[CAD and scene scripts]
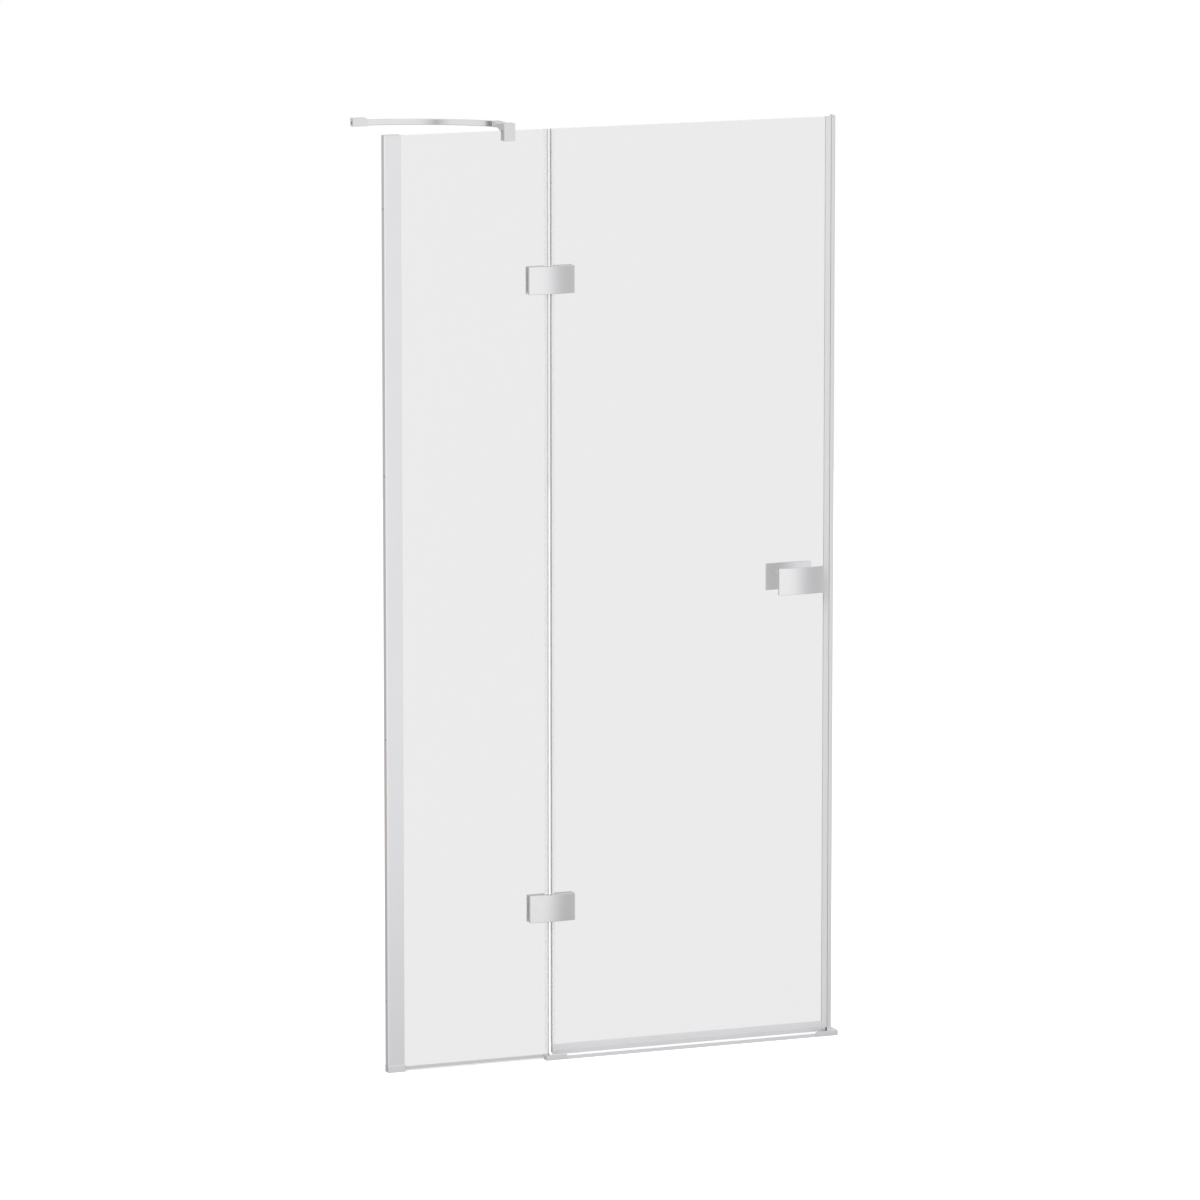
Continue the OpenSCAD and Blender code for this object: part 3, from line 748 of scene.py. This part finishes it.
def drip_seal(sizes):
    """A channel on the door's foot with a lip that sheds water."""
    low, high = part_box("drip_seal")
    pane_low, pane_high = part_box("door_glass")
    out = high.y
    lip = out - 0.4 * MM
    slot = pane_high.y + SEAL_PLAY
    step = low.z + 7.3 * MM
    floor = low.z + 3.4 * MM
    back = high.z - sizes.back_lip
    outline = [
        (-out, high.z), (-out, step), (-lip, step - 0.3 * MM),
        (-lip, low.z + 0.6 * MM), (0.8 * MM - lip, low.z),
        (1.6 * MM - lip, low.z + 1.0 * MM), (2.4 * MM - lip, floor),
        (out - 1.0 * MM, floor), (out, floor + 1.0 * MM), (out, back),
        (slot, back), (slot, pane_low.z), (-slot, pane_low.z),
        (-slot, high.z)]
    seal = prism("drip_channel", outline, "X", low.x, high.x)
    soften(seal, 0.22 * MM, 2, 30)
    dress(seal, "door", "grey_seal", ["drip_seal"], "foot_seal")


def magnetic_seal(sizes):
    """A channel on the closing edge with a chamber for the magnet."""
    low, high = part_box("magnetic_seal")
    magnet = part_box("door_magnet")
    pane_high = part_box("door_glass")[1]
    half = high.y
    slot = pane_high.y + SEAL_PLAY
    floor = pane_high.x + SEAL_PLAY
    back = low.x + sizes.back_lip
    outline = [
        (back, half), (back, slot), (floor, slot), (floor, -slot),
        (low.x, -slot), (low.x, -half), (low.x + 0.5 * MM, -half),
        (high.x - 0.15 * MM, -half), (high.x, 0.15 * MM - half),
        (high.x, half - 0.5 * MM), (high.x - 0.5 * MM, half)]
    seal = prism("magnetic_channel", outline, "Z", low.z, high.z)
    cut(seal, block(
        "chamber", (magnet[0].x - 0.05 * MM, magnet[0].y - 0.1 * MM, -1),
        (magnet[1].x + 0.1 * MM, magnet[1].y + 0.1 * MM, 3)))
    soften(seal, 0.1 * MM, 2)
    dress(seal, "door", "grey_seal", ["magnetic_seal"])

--

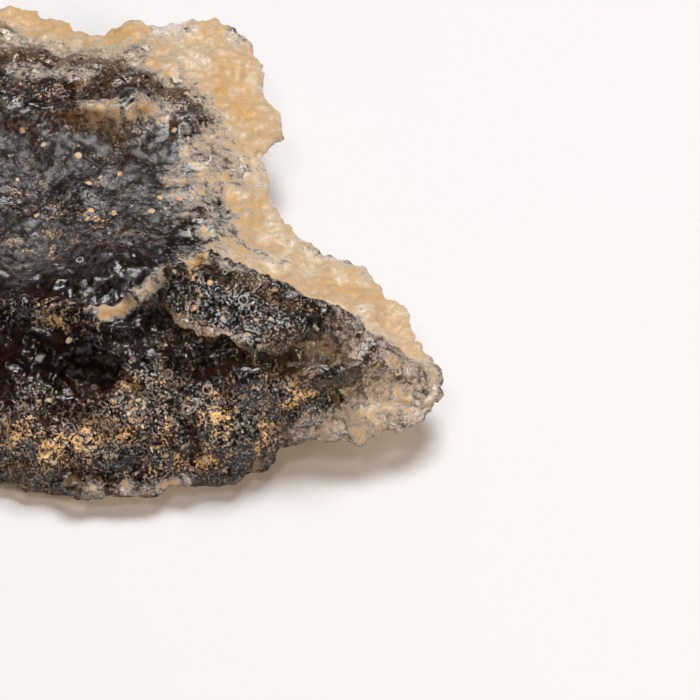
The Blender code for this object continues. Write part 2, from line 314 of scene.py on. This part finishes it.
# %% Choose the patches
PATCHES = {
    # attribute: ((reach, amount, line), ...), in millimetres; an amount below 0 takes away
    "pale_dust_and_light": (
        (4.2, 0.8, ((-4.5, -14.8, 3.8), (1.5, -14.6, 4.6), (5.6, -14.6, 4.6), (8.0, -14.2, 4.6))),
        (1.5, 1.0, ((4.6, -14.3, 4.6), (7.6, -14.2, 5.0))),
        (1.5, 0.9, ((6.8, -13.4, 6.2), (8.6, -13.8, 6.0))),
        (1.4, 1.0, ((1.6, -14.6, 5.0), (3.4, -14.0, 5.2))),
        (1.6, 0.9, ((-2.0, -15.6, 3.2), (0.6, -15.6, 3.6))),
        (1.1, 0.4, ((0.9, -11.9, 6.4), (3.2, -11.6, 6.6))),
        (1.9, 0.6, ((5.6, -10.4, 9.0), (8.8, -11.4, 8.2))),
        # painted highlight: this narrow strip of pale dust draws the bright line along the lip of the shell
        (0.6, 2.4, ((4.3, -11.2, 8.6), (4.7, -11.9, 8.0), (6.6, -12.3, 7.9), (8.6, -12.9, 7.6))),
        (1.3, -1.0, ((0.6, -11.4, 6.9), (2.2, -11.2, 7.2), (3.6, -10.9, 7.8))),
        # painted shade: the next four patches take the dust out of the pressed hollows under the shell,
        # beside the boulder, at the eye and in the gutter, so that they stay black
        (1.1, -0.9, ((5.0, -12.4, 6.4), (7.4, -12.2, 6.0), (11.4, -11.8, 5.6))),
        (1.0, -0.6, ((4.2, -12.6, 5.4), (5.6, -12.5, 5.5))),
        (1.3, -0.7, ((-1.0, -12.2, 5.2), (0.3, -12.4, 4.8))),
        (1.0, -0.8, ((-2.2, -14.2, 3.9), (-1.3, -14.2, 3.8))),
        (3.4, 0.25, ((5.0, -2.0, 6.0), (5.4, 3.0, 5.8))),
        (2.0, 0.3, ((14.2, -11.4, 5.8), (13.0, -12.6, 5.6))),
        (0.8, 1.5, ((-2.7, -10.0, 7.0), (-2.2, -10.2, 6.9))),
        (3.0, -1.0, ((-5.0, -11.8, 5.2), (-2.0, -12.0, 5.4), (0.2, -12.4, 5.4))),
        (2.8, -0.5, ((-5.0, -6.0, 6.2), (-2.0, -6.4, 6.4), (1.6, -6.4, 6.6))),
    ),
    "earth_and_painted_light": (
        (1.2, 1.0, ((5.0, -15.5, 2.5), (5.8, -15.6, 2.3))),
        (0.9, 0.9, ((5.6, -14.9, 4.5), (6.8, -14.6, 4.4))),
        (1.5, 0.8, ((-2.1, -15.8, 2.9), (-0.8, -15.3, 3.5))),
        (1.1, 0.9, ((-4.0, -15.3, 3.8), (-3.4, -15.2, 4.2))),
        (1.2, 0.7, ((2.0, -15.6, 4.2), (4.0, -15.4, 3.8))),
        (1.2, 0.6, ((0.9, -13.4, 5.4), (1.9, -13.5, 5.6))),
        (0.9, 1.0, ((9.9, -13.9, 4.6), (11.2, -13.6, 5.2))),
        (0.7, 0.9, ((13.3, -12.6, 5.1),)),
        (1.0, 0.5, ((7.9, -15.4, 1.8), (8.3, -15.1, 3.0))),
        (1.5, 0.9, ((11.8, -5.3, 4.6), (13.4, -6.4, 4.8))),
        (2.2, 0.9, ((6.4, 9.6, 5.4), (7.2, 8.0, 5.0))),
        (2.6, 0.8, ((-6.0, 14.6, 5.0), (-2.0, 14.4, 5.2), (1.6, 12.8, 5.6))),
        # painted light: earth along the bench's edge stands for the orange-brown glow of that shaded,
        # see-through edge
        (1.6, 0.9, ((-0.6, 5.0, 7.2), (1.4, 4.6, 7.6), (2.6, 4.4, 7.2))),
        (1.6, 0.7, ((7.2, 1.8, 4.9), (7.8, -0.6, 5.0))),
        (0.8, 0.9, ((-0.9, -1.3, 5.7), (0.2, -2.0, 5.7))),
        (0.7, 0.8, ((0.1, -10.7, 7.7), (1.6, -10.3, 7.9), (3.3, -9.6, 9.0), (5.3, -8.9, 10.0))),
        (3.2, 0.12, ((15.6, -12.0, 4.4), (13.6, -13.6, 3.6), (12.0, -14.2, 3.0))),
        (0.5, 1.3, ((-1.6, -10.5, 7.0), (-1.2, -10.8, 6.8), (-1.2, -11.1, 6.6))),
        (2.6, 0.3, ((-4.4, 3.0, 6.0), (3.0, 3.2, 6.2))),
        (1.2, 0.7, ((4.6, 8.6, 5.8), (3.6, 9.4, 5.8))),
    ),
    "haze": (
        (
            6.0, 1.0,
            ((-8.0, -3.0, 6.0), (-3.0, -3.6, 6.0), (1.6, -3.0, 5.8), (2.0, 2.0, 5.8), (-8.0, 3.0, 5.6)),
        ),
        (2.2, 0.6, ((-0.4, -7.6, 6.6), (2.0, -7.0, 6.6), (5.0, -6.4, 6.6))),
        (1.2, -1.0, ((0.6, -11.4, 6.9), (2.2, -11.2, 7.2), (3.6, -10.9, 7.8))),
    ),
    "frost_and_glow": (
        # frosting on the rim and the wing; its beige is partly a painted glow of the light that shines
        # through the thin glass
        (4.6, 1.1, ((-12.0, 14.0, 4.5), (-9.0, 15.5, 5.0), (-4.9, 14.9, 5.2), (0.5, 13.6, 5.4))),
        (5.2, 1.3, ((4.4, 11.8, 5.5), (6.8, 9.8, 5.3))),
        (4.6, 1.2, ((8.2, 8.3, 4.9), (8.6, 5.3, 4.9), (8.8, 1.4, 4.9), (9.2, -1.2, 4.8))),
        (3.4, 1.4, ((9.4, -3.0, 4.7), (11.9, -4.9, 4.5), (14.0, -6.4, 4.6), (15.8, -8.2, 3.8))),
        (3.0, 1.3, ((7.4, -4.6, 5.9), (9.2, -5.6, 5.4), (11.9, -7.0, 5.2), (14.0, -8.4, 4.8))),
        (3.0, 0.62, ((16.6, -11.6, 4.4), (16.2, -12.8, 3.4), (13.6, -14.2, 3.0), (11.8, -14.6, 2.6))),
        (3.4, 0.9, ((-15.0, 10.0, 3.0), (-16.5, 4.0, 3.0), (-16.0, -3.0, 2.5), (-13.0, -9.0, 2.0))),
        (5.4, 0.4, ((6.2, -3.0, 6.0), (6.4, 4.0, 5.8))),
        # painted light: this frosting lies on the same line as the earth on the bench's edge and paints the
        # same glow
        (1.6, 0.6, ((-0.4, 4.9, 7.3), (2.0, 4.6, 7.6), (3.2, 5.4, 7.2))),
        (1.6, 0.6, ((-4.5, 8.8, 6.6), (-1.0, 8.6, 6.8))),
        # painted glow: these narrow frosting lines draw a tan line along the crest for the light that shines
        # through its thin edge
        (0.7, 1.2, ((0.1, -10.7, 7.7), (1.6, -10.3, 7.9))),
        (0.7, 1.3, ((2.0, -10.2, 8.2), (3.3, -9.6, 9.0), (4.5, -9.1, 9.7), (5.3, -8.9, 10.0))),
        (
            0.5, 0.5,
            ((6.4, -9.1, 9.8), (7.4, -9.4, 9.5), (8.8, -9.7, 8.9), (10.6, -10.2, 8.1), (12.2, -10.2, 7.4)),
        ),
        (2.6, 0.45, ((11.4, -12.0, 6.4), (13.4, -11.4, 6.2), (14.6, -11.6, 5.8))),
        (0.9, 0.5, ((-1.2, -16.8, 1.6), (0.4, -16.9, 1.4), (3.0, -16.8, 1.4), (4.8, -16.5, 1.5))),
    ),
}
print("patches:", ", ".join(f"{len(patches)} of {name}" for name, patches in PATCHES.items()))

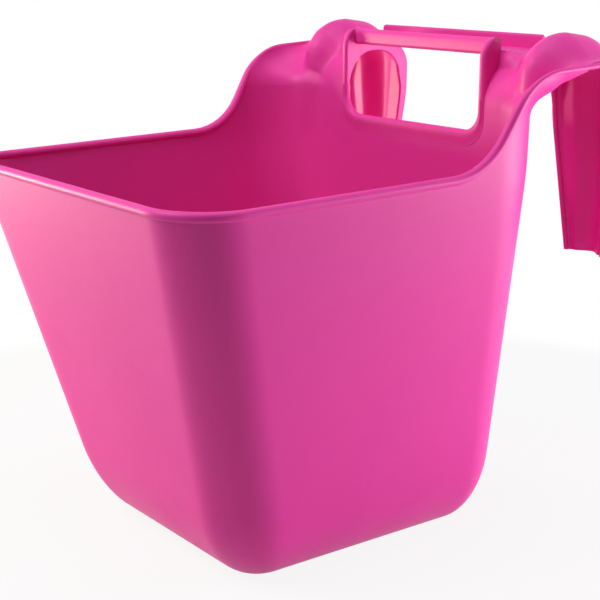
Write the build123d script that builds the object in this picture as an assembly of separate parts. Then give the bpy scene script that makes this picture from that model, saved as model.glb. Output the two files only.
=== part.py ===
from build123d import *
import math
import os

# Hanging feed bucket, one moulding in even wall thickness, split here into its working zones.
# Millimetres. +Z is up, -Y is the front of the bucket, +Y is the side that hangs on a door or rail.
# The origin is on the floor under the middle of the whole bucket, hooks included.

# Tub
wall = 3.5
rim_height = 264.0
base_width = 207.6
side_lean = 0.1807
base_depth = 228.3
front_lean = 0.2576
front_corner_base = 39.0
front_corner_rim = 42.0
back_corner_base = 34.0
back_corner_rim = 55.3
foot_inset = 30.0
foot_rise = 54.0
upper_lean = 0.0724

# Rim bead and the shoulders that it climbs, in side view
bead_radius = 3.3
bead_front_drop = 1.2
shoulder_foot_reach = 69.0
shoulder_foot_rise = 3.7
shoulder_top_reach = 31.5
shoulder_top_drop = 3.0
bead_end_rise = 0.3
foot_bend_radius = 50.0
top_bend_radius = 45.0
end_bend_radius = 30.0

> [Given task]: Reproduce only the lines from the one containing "Write the build123d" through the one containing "upper_lean = 0.0724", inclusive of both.

> [Solution to this problem]:
Write the build123d script that builds the object in this picture as an assembly of separate parts. Then give the bpy scene script that makes this picture from that model, saved as model.glb. Output the two files only.
=== part.py ===
from build123d import *
import math
import os

# Hanging feed bucket, one moulding in even wall thickness, split here into its working zones.
# Millimetres. +Z is up, -Y is the front of the bucket, +Y is the side that hangs on a door or rail.
# The origin is on the floor under the middle of the whole bucket, hooks included.

# Tub
wall = 3.5
rim_height = 264.0
base_width = 207.6
side_lean = 0.1807
base_depth = 228.3
front_lean = 0.2576
front_corner_base = 39.0
front_corner_rim = 42.0
back_corner_base = 34.0
back_corner_rim = 55.3
foot_inset = 30.0
foot_rise = 54.0
upper_lean = 0.0724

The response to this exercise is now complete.